1.3 trillion of nearly 6.6 trillion of our federal debt was held by foreign and international agencies/companies/etc. That's only about 20%. As for other securities, it works both ways: we own a lot of their stocks as well.

But, yeah, we're fighting over bras?

Anyway, if the dollar keeps declining those bras will cost more (and sell less) even without Bush slapping an import limit on them.
bucket
QUOTE
Anyway, if the dollar keeps declining those bras will cost more (and sell less) even without Bush slapping an import limit on them.


And make the Chinese less of a profit because they insist on riding down with us.

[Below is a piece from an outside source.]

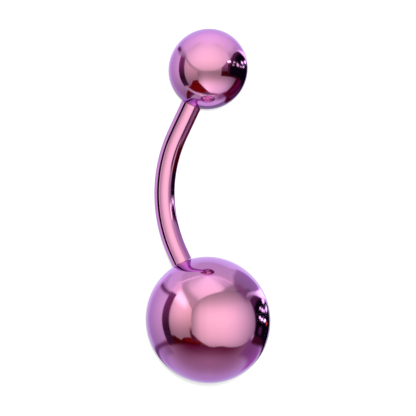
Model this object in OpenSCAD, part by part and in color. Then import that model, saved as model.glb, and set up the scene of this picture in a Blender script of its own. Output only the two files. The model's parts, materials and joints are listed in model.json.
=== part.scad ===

We have a lot more pull with the falling dollar in Asia than we give ourselves credit for. Yet I just can not figure the need for the import limits except to be nasty.

I wanted to give the actual numbers of the fall of foreign investments in the US...

QUOTE
According to the Treasury's international capital system report for September, net inflows into US markets fell to $4.2bn in September, the lowest since September 1998, when the near-collapse of the Long Term Capital Management hedge fund sparked a brief panic. The drop since May has been steep - from $110.4bn then, to $90.6bn in June, to $73.4bn in July, to $49.9bn in August.


I honestly had no idea it had dropped so low.

Greenspan gave Bush a warning and I wonder if Bush will heed it? Greenspan claims the only danger to our rising deficit is our rise in protectionism.